5. Jews stab you in the back. Trump describes himself as the victim of the Jews. In his view, 100% of Jews should vote for him, and the fact that they do not is the result of an inexplicable plot: “I really haven’t been treated very well, but it’s the story of my life.” The idea that the Jews are responsible for betraying the natural leader of the Volk was Hitler’s. He blamed electoral defeats on the Jews. The notion of a Jewish “stab in the back” arose from the First World War, where the German defeat was blamed on Jews who supposedly did not go to the front and who supposedly betrayed Germany on the home front.

And so we see the internal consistency of Trump’s Hitlerian ideas, as expressed this past month. At home, Jews cannot be seen as normal Americans, since they must be presumed disloyal and to have special powers. An election won with Jewish votes is artificial and its outcome is not to be taken seriously. Violence against Americans would be the natural outcome. Abroad, the courage of Jewish president of Ukraine must be ignored and his person denigrated. A war led by a Jewish leader is artificial and Ukrainian victories are not to be taken seriously. Violence against Ukrainians is thus the natural outcome.

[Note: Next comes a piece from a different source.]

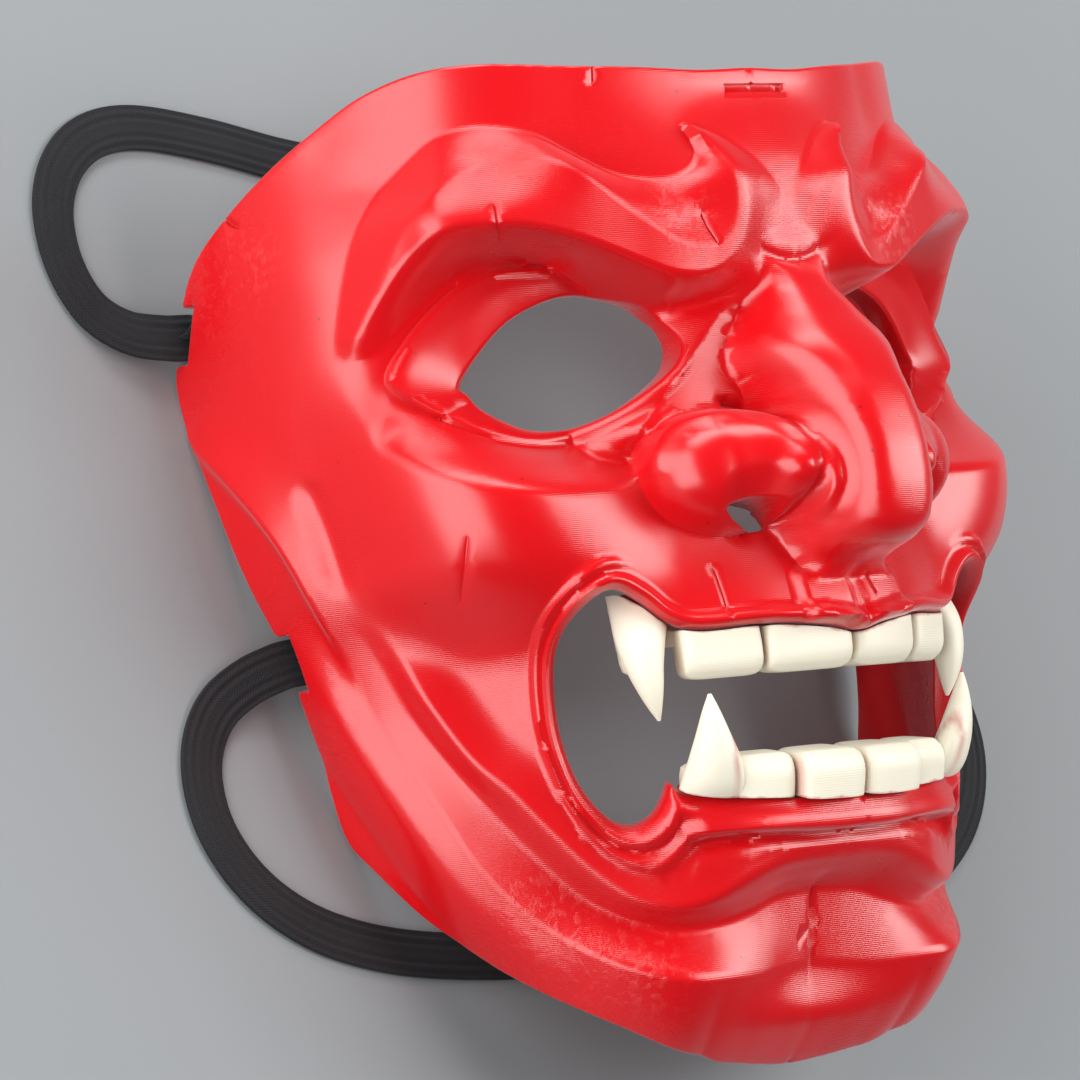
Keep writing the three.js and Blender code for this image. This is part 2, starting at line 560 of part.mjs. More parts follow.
// Shell: both faces are triangulated flat, joined at the edges, then lifted
function buildShell() {
  const pos = [];
  const tri = [];
  const put = (x, y, z) => pos.push(x, y, z) / 3 - 1;
  const edges = [[rimEdge, false, 1], [mouthEdge, false, -1], [eyeEdge, true, 1], [nostrilEdge, true, 1]];
  const count = edges.reduce((sum, [e]) => sum + e.length, 0);
  for (const mirror of [1, -1]) {
    const ids = [];
    for (const outer of [true, false]) {
      const pts = sheetPoints(outer ? 5.4 : 9.5, outer);
      const tris = triangulate(pts).filter((t) => {
        const cx = (pts[t[0]][0] + pts[t[1]][0] + pts[t[2]][0]) / 3;
        const cy = (pts[t[0]][1] + pts[t[1]][1] + pts[t[2]][1]) / 3;
        return inDomain(cx, cy, 0);
      });
      const id = pts.map(([x, y]) => {
        const h = outer ? carve(x, y) : innerHeight(x, y);
        const p = lifted(x, y, h);
        return put(p.x * mirror, p.y, p.z);
      });
      for (const [a, b, c] of tris) {
        const area = (pts[b][0] - pts[a][0]) * (pts[c][1] - pts[a][1])
          - (pts[b][1] - pts[a][1]) * (pts[c][0] - pts[a][0]);
        const up = (area > 0) === (outer === (mirror > 0));
        tri.push(id[a], id[up ? b : c], id[up ? c : b]);
      }
      ids.push(id.slice(0, count));
    }
    let start = 0;
    for (const [edge, closed] of edges) {
      const n = edge.length;
      let area = 0;
      const ring = closed ? edge : [...edge, [-5, edge[n - 1][1]], [-5, edge[0][1]]];
      ring.forEach(([x, y], i) => {
        const [u, v] = ring[(i + 1) % ring.length];
        area += x * v - u * y;
      });
      const hole = edge !== rimEdge;
      const flip = (area > 0) === hole;
      for (let i = 0; i < (closed ? n : n - 1); i += 1) {
        const j = (i + 1) % n;
        const quad = [ids[0][start + i], ids[0][start + j], ids[1][start + j], ids[1][start + i]];
        const turn = flip === (mirror > 0);
        const [a, b, c, d] = turn ? quad : [quad[1], quad[0], quad[3], quad[2]];
        tri.push(a, b, c, a, c, d);
      }
      start += n;
    }
  }
  const g = new THREE.BufferGeometry();
  g.setAttribute('position', new THREE.BufferAttribute(new Float32Array(pos), 3));
  g.setIndex(tri);
  return mergeVertices(g, 1e-4);
}

// Teeth are shaped on the same sheet: across, along, and height above the gum line
const UPPER_GUM = curve([0, 8, 16, 24, 32, 40, 46, 54], [1.6, 1.2, 0.4, -0.5, -1.3, -1.9, -2.1, -2.7]);
const LOWER_GUM = curve([0, 8, 16, 24, 32, 40, 46], [-0.2, -0.1, 0.2, 0.4, 0.0, -1.4, -2.6]);
// Incisors as [across, width, height of the front]
const UPPER_INCISORS = [[10.9, 20.2, 7.2], [30.9, 17.4, 7.2]];
const LOWER_INCISORS = [[8.7, 16.4, 11.2], [25, 15, 8.4]];
const UPPER_BITE = -52;
const LOWER_BITE = -67.2;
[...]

In both cases, the violent collapse of a democracy is seen as natural.

I do not expect there to be much talk of any of this in October. We have all been disciplined to avoid the “comparisons,” and the media are restrained by the threat of lawsuits. And there is a simpler fear: Trump might come to power and then use force to punish the journalists.

The Harris-Walz campaign, for its part, has wisely chosen to campaign with slogans involving freedom and the future. This is, no doubt, a better strategy than dwelling on what would happen were Trump to win.

In any event, Trump’s Hitlerian month has provided more clues about the form the darkness will take. It was a September to remember.

In the silence about Trump’s fascism, those who care about freedom and the future will hear one more reason to act.